Written exercise: Every entry here needs to be repeated exactly.

Supplied data:
----

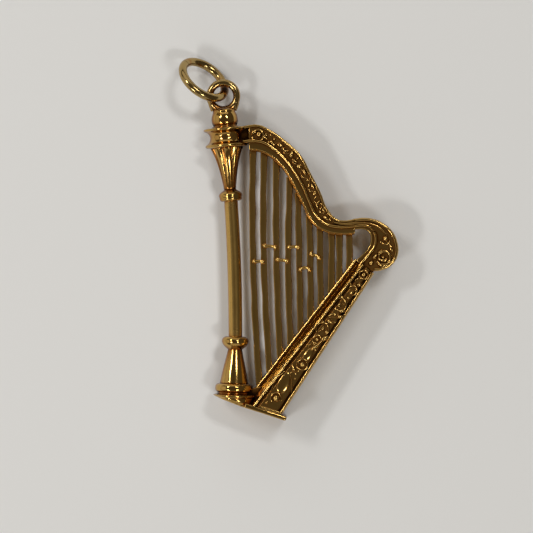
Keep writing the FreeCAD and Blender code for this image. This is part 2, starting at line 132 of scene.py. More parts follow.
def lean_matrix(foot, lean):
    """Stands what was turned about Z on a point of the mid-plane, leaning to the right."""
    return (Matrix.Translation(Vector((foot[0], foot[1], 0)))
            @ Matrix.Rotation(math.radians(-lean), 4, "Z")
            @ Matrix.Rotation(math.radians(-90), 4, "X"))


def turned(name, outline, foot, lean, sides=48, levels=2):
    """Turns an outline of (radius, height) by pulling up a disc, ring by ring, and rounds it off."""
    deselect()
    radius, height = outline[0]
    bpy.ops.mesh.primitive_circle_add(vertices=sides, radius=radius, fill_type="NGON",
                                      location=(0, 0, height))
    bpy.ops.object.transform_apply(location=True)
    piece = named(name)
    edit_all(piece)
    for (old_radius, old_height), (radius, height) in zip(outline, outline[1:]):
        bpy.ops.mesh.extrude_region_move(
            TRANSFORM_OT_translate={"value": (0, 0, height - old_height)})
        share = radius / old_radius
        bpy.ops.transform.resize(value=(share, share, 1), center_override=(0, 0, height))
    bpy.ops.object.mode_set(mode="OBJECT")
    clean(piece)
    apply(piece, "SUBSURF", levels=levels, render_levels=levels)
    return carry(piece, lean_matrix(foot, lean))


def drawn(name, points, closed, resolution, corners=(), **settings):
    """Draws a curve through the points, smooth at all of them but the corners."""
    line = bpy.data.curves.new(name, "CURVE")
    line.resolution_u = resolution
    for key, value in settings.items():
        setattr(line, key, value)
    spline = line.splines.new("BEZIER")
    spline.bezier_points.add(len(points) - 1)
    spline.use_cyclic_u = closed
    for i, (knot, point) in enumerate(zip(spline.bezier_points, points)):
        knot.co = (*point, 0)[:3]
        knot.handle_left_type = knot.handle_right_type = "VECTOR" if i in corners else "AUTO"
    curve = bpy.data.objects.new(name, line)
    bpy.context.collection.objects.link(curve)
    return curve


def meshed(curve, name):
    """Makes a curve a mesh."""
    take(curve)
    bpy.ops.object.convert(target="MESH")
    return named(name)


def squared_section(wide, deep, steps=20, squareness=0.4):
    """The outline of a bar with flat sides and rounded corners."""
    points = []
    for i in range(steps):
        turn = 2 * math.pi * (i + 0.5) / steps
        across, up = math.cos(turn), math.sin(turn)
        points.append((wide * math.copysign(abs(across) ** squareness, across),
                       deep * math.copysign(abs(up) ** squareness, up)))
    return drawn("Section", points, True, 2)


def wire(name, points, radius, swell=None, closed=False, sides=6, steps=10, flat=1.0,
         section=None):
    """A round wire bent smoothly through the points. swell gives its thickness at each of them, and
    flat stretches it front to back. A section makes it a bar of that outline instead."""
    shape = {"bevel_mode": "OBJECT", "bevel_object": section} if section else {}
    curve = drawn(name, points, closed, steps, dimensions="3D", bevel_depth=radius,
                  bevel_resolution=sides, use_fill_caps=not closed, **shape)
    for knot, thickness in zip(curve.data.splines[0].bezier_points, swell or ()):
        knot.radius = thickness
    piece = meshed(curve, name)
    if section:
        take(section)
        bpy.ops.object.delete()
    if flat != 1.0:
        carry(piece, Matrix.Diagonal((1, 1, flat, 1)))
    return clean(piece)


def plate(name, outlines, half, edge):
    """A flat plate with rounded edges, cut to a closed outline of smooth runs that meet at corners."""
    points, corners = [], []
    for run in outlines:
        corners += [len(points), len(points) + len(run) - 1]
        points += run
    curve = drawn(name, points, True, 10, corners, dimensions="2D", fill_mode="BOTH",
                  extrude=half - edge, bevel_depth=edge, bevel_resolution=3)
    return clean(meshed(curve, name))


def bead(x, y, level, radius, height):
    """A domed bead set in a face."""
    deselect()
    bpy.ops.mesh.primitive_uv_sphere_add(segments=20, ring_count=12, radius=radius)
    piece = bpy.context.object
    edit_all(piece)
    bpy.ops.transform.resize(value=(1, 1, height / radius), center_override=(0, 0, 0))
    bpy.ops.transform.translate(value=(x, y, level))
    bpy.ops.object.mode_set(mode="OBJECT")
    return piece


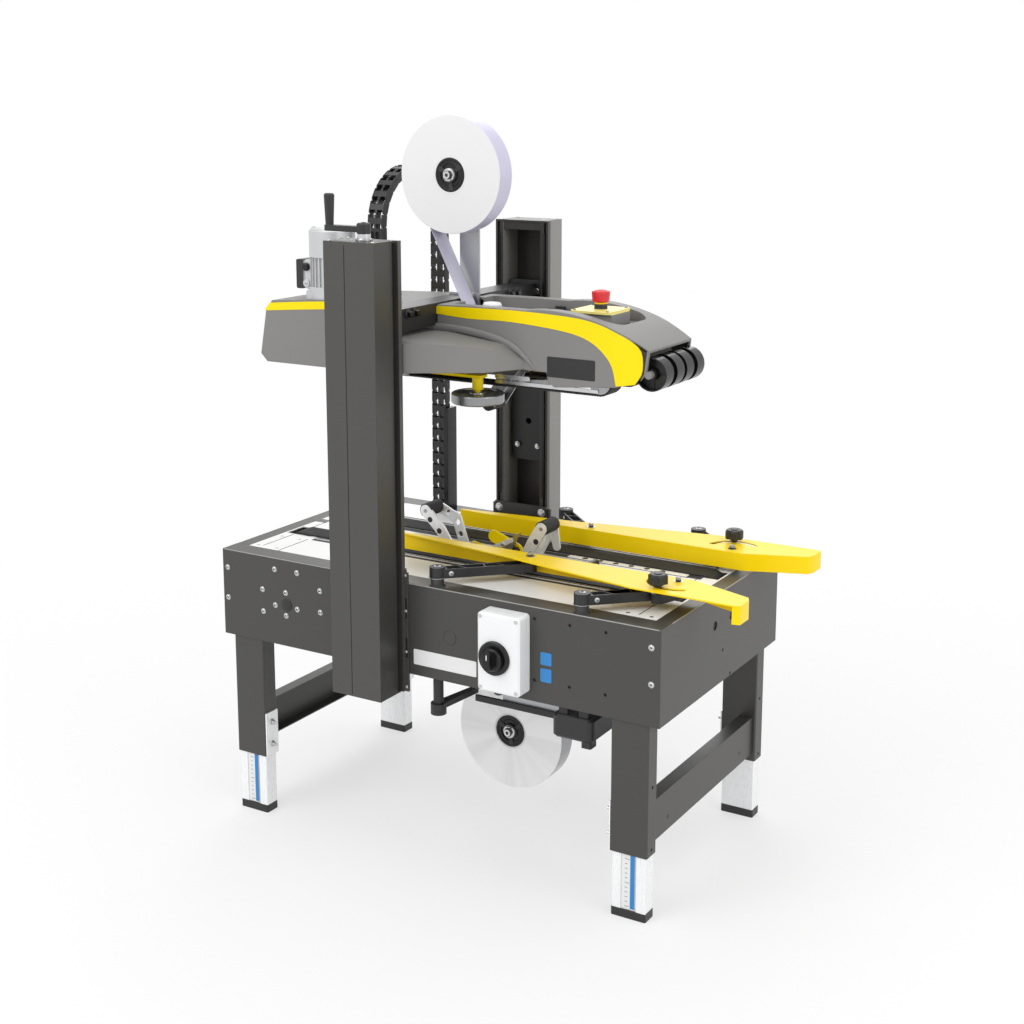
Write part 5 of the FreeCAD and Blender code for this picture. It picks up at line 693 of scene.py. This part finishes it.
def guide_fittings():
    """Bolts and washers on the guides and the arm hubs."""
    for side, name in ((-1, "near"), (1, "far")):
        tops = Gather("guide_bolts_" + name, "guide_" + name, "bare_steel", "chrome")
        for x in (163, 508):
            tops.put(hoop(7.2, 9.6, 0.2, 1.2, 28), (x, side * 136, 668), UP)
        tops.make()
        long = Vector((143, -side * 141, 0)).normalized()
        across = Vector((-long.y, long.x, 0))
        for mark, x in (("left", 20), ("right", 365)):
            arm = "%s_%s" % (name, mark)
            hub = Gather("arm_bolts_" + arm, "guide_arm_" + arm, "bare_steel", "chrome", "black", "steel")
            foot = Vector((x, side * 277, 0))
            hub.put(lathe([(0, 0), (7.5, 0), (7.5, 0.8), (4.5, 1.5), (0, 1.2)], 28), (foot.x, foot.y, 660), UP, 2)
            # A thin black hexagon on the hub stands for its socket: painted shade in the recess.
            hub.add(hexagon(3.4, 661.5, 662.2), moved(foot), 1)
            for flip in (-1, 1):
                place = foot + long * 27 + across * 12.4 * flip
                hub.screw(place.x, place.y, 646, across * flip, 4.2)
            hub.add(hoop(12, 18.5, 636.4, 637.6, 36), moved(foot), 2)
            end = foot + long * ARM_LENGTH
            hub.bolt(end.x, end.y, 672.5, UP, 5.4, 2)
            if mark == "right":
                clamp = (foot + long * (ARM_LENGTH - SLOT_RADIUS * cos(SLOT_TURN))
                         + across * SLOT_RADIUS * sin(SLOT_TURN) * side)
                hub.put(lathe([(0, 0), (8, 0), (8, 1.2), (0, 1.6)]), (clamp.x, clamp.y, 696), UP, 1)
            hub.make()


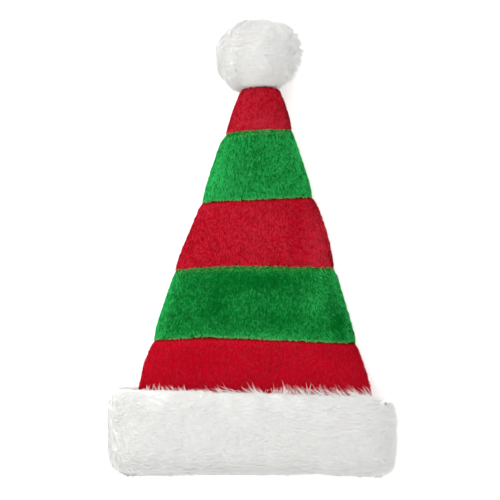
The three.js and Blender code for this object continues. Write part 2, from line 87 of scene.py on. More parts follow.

----

Answer:
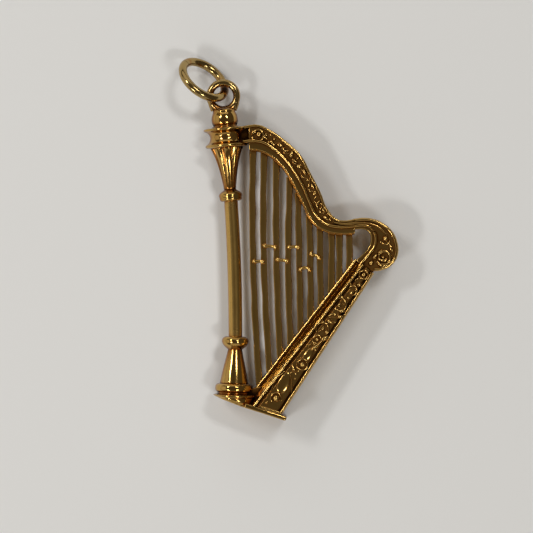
Keep writing the FreeCAD and Blender code for this image. This is part 2, starting at line 132 of scene.py. More parts follow.
def lean_matrix(foot, lean):
    """Stands what was turned about Z on a point of the mid-plane, leaning to the right."""
    return (Matrix.Translation(Vector((foot[0], foot[1], 0)))
            @ Matrix.Rotation(math.radians(-lean), 4, "Z")
            @ Matrix.Rotation(math.radians(-90), 4, "X"))


def turned(name, outline, foot, lean, sides=48, levels=2):
    """Turns an outline of (radius, height) by pulling up a disc, ring by ring, and rounds it off."""
    deselect()
    radius, height = outline[0]
    bpy.ops.mesh.primitive_circle_add(vertices=sides, radius=radius, fill_type="NGON",
                                      location=(0, 0, height))
    bpy.ops.object.transform_apply(location=True)
    piece = named(name)
    edit_all(piece)
    for (old_radius, old_height), (radius, height) in zip(outline, outline[1:]):
        bpy.ops.mesh.extrude_region_move(
            TRANSFORM_OT_translate={"value": (0, 0, height - old_height)})
        share = radius / old_radius
        bpy.ops.transform.resize(value=(share, share, 1), center_override=(0, 0, height))
    bpy.ops.object.mode_set(mode="OBJECT")
    clean(piece)
    apply(piece, "SUBSURF", levels=levels, render_levels=levels)
    return carry(piece, lean_matrix(foot, lean))


def drawn(name, points, closed, resolution, corners=(), **settings):
    """Draws a curve through the points, smooth at all of them but the corners."""
    line = bpy.data.curves.new(name, "CURVE")
    line.resolution_u = resolution
    for key, value in settings.items():
        setattr(line, key, value)
    spline = line.splines.new("BEZIER")
    spline.bezier_points.add(len(points) - 1)
    spline.use_cyclic_u = closed
    for i, (knot, point) in enumerate(zip(spline.bezier_points, points)):
        knot.co = (*point, 0)[:3]
        knot.handle_left_type = knot.handle_right_type = "VECTOR" if i in corners else "AUTO"
    curve = bpy.data.objects.new(name, line)
    bpy.context.collection.objects.link(curve)
    return curve


def meshed(curve, name):
    """Makes a curve a mesh."""
    take(curve)
    bpy.ops.object.convert(target="MESH")
    return named(name)


def squared_section(wide, deep, steps=20, squareness=0.4):
    """The outline of a bar with flat sides and rounded corners."""
    points = []
    for i in range(steps):
        turn = 2 * math.pi * (i + 0.5) / steps
        across, up = math.cos(turn), math.sin(turn)
        points.append((wide * math.copysign(abs(across) ** squareness, across),
                       deep * math.copysign(abs(up) ** squareness, up)))
    return drawn("Section", points, True, 2)


def wire(name, points, radius, swell=None, closed=False, sides=6, steps=10, flat=1.0,
         section=None):
    """A round wire bent smoothly through the points. swell gives its thickness at each of them, and
    flat stretches it front to back. A section makes it a bar of that outline instead."""
    shape = {"bevel_mode": "OBJECT", "bevel_object": section} if section else {}
    curve = drawn(name, points, closed, steps, dimensions="3D", bevel_depth=radius,
                  bevel_resolution=sides, use_fill_caps=not closed, **shape)
    for knot, thickness in zip(curve.data.splines[0].bezier_points, swell or ()):
        knot.radius = thickness
    piece = meshed(curve, name)
    if section:
        take(section)
        bpy.ops.object.delete()
    if flat != 1.0:
        carry(piece, Matrix.Diagonal((1, 1, flat, 1)))
    return clean(piece)


def plate(name, outlines, half, edge):
    """A flat plate with rounded edges, cut to a closed outline of smooth runs that meet at corners."""
    points, corners = [], []
    for run in outlines:
        corners += [len(points), len(points) + len(run) - 1]
        points += run
    curve = drawn(name, points, True, 10, corners, dimensions="2D", fill_mode="BOTH",
                  extrude=half - edge, bevel_depth=edge, bevel_resolution=3)
    return clean(meshed(curve, name))


def bead(x, y, level, radius, height):
    """A domed bead set in a face."""
    deselect()
    bpy.ops.mesh.primitive_uv_sphere_add(segments=20, ring_count=12, radius=radius)
    piece = bpy.context.object
    edit_all(piece)
    bpy.ops.transform.resize(value=(1, 1, height / radius), center_override=(0, 0, 0))
    bpy.ops.transform.translate(value=(x, y, level))
    bpy.ops.object.mode_set(mode="OBJECT")
    return piece


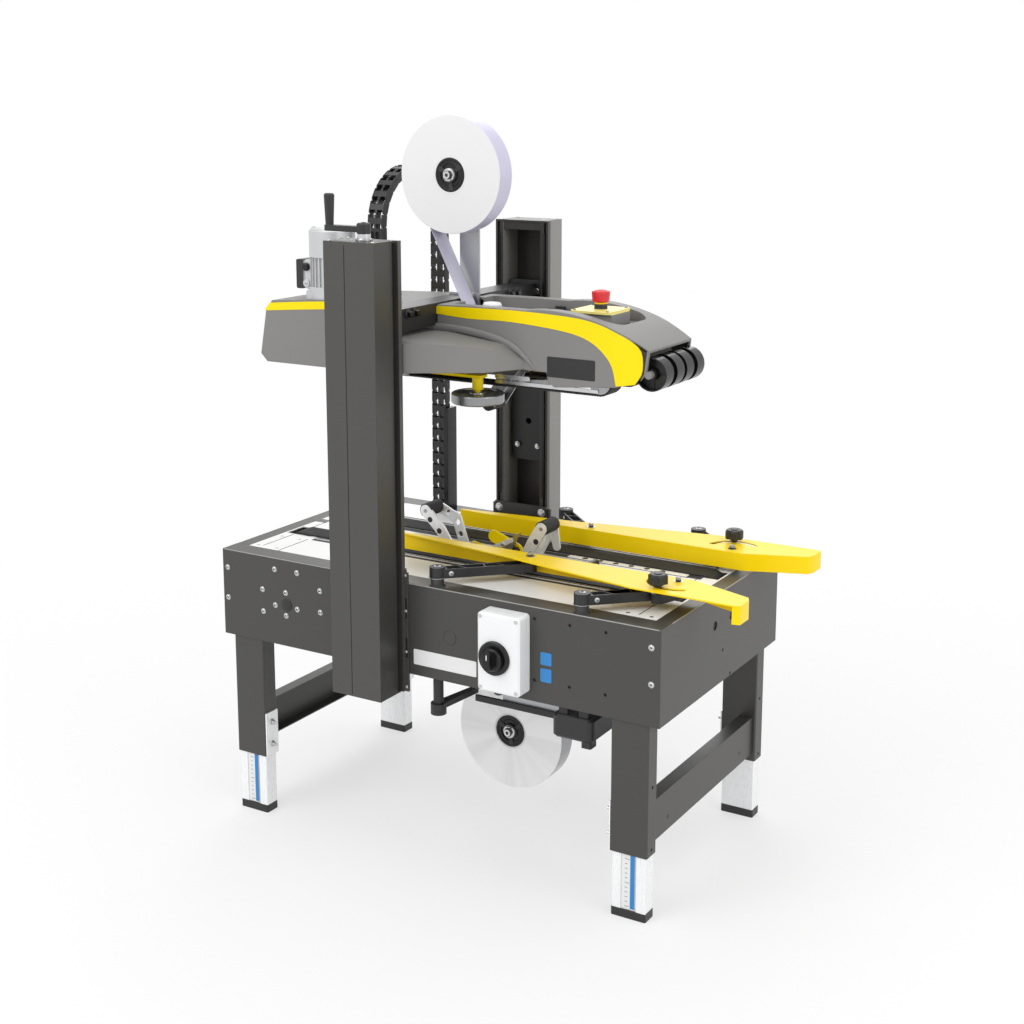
Write part 5 of the FreeCAD and Blender code for this picture. It picks up at line 693 of scene.py. This part finishes it.
def guide_fittings():
    """Bolts and washers on the guides and the arm hubs."""
    for side, name in ((-1, "near"), (1, "far")):
        tops = Gather("guide_bolts_" + name, "guide_" + name, "bare_steel", "chrome")
        for x in (163, 508):
            tops.put(hoop(7.2, 9.6, 0.2, 1.2, 28), (x, side * 136, 668), UP)
        tops.make()
        long = Vector((143, -side * 141, 0)).normalized()
        across = Vector((-long.y, long.x, 0))
        for mark, x in (("left", 20), ("right", 365)):
            arm = "%s_%s" % (name, mark)
            hub = Gather("arm_bolts_" + arm, "guide_arm_" + arm, "bare_steel", "chrome", "black", "steel")
            foot = Vector((x, side * 277, 0))
            hub.put(lathe([(0, 0), (7.5, 0), (7.5, 0.8), (4.5, 1.5), (0, 1.2)], 28), (foot.x, foot.y, 660), UP, 2)
            # A thin black hexagon on the hub stands for its socket: painted shade in the recess.
            hub.add(hexagon(3.4, 661.5, 662.2), moved(foot), 1)
            for flip in (-1, 1):
                place = foot + long * 27 + across * 12.4 * flip
                hub.screw(place.x, place.y, 646, across * flip, 4.2)
            hub.add(hoop(12, 18.5, 636.4, 637.6, 36), moved(foot), 2)
            end = foot + long * ARM_LENGTH
            hub.bolt(end.x, end.y, 672.5, UP, 5.4, 2)
            if mark == "right":
                clamp = (foot + long * (ARM_LENGTH - SLOT_RADIUS * cos(SLOT_TURN))
                         + across * SLOT_RADIUS * sin(SLOT_TURN) * side)
                hub.put(lathe([(0, 0), (8, 0), (8, 1.2), (0, 1.6)]), (clamp.x, clamp.y, 696), UP, 1)
            hub.make()


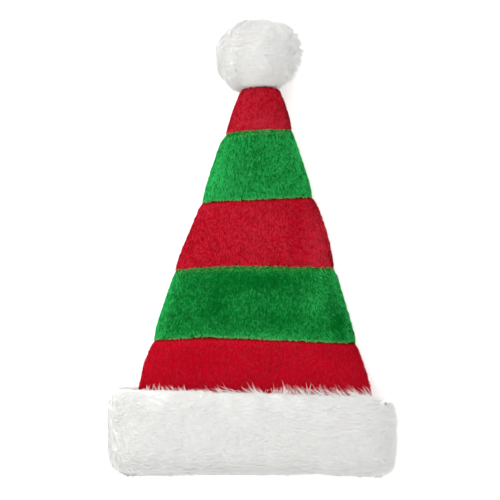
The three.js and Blender code for this object continues. Write part 2, from line 87 of scene.py on. More parts follow.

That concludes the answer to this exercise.